*** Data provided ***
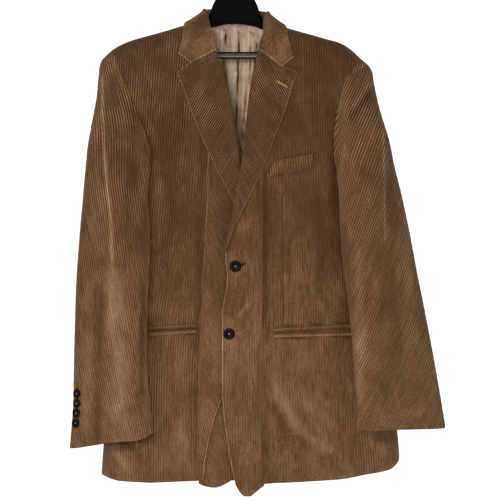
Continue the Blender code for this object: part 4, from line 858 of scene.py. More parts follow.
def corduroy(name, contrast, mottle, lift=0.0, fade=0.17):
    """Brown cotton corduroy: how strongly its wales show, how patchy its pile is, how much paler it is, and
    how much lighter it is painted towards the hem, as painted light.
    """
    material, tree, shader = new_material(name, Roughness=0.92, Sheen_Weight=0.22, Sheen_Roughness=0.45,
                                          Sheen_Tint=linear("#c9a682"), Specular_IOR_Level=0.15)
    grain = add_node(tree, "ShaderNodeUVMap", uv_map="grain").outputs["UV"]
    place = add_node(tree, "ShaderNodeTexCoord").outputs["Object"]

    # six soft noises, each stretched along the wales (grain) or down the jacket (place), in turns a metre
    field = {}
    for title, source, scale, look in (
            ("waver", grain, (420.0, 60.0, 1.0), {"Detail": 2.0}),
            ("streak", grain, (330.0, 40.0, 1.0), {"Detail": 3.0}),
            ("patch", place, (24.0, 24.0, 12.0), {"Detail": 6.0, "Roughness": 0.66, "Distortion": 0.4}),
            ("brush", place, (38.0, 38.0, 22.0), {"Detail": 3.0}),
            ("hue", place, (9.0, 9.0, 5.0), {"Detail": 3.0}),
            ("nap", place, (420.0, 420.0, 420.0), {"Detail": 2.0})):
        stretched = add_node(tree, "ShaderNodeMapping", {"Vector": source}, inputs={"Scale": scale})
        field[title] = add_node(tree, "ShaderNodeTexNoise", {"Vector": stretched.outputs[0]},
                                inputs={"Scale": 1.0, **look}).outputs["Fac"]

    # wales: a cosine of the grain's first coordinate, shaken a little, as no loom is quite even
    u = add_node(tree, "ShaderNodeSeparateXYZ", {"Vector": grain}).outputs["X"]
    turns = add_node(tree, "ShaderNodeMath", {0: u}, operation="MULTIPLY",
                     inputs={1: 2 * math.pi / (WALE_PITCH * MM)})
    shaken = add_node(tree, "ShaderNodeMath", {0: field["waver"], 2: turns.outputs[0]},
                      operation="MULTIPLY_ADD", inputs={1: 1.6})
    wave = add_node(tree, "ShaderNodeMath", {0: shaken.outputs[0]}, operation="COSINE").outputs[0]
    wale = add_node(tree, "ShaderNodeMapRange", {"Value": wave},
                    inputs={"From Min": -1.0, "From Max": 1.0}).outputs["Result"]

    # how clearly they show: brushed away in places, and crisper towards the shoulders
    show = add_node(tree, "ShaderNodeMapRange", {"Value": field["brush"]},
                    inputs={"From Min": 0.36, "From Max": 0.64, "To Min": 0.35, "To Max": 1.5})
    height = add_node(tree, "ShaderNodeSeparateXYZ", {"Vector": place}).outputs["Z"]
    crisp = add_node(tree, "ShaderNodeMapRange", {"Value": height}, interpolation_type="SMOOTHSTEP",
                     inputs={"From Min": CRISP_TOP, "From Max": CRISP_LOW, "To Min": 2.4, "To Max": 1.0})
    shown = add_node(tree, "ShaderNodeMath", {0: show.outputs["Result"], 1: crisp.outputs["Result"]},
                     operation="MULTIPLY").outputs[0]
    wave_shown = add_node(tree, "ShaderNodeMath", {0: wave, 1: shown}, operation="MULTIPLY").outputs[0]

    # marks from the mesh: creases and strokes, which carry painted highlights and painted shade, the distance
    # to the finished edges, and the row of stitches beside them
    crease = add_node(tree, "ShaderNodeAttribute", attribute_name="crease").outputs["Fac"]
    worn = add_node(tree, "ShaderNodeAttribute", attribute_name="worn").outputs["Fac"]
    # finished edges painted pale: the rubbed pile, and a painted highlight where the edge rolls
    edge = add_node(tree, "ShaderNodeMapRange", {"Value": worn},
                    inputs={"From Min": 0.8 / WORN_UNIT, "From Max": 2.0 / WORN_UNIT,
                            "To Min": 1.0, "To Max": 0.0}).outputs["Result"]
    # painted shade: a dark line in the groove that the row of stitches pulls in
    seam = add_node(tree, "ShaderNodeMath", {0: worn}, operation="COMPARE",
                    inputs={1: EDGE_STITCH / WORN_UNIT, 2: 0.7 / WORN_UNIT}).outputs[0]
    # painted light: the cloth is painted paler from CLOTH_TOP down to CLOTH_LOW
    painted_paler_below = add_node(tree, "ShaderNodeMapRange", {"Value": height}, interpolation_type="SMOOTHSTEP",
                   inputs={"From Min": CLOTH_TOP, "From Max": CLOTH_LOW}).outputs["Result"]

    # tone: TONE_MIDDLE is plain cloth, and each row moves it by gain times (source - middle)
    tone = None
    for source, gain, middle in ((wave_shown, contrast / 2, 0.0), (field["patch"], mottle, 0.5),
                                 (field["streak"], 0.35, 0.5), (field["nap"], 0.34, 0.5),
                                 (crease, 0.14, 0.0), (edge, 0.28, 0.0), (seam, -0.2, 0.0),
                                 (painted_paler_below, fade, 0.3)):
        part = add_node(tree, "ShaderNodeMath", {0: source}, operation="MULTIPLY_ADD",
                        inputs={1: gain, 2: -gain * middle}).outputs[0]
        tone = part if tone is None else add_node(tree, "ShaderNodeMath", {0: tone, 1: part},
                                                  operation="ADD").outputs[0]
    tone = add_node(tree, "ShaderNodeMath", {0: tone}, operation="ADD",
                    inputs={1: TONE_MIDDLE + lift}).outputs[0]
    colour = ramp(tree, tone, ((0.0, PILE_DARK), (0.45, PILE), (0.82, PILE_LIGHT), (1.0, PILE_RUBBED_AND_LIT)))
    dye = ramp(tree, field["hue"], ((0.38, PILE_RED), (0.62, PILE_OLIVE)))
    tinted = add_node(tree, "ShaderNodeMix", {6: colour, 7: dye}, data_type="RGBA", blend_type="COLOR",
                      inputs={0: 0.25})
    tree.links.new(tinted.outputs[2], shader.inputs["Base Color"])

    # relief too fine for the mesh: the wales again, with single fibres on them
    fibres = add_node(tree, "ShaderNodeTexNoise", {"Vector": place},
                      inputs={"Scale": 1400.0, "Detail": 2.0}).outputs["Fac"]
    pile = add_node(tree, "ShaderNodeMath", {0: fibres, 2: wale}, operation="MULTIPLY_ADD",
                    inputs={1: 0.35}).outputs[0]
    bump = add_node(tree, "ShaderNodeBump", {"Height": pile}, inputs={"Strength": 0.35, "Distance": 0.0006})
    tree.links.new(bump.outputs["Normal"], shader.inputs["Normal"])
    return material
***
**Requirements**
Extract the listing in its entirety and repeat it exactly.

**Task solution**
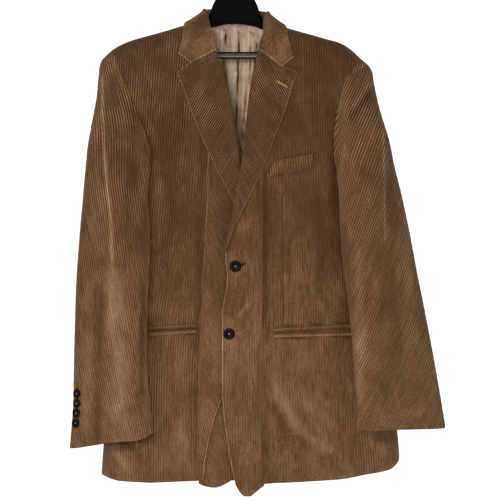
Continue the Blender code for this object: part 4, from line 858 of scene.py. More parts follow.
def corduroy(name, contrast, mottle, lift=0.0, fade=0.17):
    """Brown cotton corduroy: how strongly its wales show, how patchy its pile is, how much paler it is, and
    how much lighter it is painted towards the hem, as painted light.
    """
    material, tree, shader = new_material(name, Roughness=0.92, Sheen_Weight=0.22, Sheen_Roughness=0.45,
                                          Sheen_Tint=linear("#c9a682"), Specular_IOR_Level=0.15)
    grain = add_node(tree, "ShaderNodeUVMap", uv_map="grain").outputs["UV"]
    place = add_node(tree, "ShaderNodeTexCoord").outputs["Object"]

    # six soft noises, each stretched along the wales (grain) or down the jacket (place), in turns a metre
    field = {}
    for title, source, scale, look in (
            ("waver", grain, (420.0, 60.0, 1.0), {"Detail": 2.0}),
            ("streak", grain, (330.0, 40.0, 1.0), {"Detail": 3.0}),
            ("patch", place, (24.0, 24.0, 12.0), {"Detail": 6.0, "Roughness": 0.66, "Distortion": 0.4}),
            ("brush", place, (38.0, 38.0, 22.0), {"Detail": 3.0}),
            ("hue", place, (9.0, 9.0, 5.0), {"Detail": 3.0}),
            ("nap", place, (420.0, 420.0, 420.0), {"Detail": 2.0})):
        stretched = add_node(tree, "ShaderNodeMapping", {"Vector": source}, inputs={"Scale": scale})
        field[title] = add_node(tree, "ShaderNodeTexNoise", {"Vector": stretched.outputs[0]},
                                inputs={"Scale": 1.0, **look}).outputs["Fac"]

    # wales: a cosine of the grain's first coordinate, shaken a little, as no loom is quite even
    u = add_node(tree, "ShaderNodeSeparateXYZ", {"Vector": grain}).outputs["X"]
    turns = add_node(tree, "ShaderNodeMath", {0: u}, operation="MULTIPLY",
                     inputs={1: 2 * math.pi / (WALE_PITCH * MM)})
    shaken = add_node(tree, "ShaderNodeMath", {0: field["waver"], 2: turns.outputs[0]},
                      operation="MULTIPLY_ADD", inputs={1: 1.6})
    wave = add_node(tree, "ShaderNodeMath", {0: shaken.outputs[0]}, operation="COSINE").outputs[0]
    wale = add_node(tree, "ShaderNodeMapRange", {"Value": wave},
                    inputs={"From Min": -1.0, "From Max": 1.0}).outputs["Result"]

    # how clearly they show: brushed away in places, and crisper towards the shoulders
    show = add_node(tree, "ShaderNodeMapRange", {"Value": field["brush"]},
                    inputs={"From Min": 0.36, "From Max": 0.64, "To Min": 0.35, "To Max": 1.5})
    height = add_node(tree, "ShaderNodeSeparateXYZ", {"Vector": place}).outputs["Z"]
    crisp = add_node(tree, "ShaderNodeMapRange", {"Value": height}, interpolation_type="SMOOTHSTEP",
                     inputs={"From Min": CRISP_TOP, "From Max": CRISP_LOW, "To Min": 2.4, "To Max": 1.0})
    shown = add_node(tree, "ShaderNodeMath", {0: show.outputs["Result"], 1: crisp.outputs["Result"]},
                     operation="MULTIPLY").outputs[0]
    wave_shown = add_node(tree, "ShaderNodeMath", {0: wave, 1: shown}, operation="MULTIPLY").outputs[0]

    # marks from the mesh: creases and strokes, which carry painted highlights and painted shade, the distance
    # to the finished edges, and the row of stitches beside them
    crease = add_node(tree, "ShaderNodeAttribute", attribute_name="crease").outputs["Fac"]
    worn = add_node(tree, "ShaderNodeAttribute", attribute_name="worn").outputs["Fac"]
    # finished edges painted pale: the rubbed pile, and a painted highlight where the edge rolls
    edge = add_node(tree, "ShaderNodeMapRange", {"Value": worn},
                    inputs={"From Min": 0.8 / WORN_UNIT, "From Max": 2.0 / WORN_UNIT,
                            "To Min": 1.0, "To Max": 0.0}).outputs["Result"]
    # painted shade: a dark line in the groove that the row of stitches pulls in
    seam = add_node(tree, "ShaderNodeMath", {0: worn}, operation="COMPARE",
                    inputs={1: EDGE_STITCH / WORN_UNIT, 2: 0.7 / WORN_UNIT}).outputs[0]
    # painted light: the cloth is painted paler from CLOTH_TOP down to CLOTH_LOW
    painted_paler_below = add_node(tree, "ShaderNodeMapRange", {"Value": height}, interpolation_type="SMOOTHSTEP",
                   inputs={"From Min": CLOTH_TOP, "From Max": CLOTH_LOW}).outputs["Result"]

    # tone: TONE_MIDDLE is plain cloth, and each row moves it by gain times (source - middle)
    tone = None
    for source, gain, middle in ((wave_shown, contrast / 2, 0.0), (field["patch"], mottle, 0.5),
                                 (field["streak"], 0.35, 0.5), (field["nap"], 0.34, 0.5),
                                 (crease, 0.14, 0.0), (edge, 0.28, 0.0), (seam, -0.2, 0.0),
                                 (painted_paler_below, fade, 0.3)):
        part = add_node(tree, "ShaderNodeMath", {0: source}, operation="MULTIPLY_ADD",
                        inputs={1: gain, 2: -gain * middle}).outputs[0]
        tone = part if tone is None else add_node(tree, "ShaderNodeMath", {0: tone, 1: part},
                                                  operation="ADD").outputs[0]
    tone = add_node(tree, "ShaderNodeMath", {0: tone}, operation="ADD",
                    inputs={1: TONE_MIDDLE + lift}).outputs[0]
    colour = ramp(tree, tone, ((0.0, PILE_DARK), (0.45, PILE), (0.82, PILE_LIGHT), (1.0, PILE_RUBBED_AND_LIT)))
    dye = ramp(tree, field["hue"], ((0.38, PILE_RED), (0.62, PILE_OLIVE)))
    tinted = add_node(tree, "ShaderNodeMix", {6: colour, 7: dye}, data_type="RGBA", blend_type="COLOR",
                      inputs={0: 0.25})
    tree.links.new(tinted.outputs[2], shader.inputs["Base Color"])

    # relief too fine for the mesh: the wales again, with single fibres on them
    fibres = add_node(tree, "ShaderNodeTexNoise", {"Vector": place},
                      inputs={"Scale": 1400.0, "Detail": 2.0}).outputs["Fac"]
    pile = add_node(tree, "ShaderNodeMath", {0: fibres, 2: wale}, operation="MULTIPLY_ADD",
                    inputs={1: 0.35}).outputs[0]
    bump = add_node(tree, "ShaderNodeBump", {"Height": pile}, inputs={"Strength": 0.35, "Distance": 0.0006})
    tree.links.new(bump.outputs["Normal"], shader.inputs["Normal"])
    return material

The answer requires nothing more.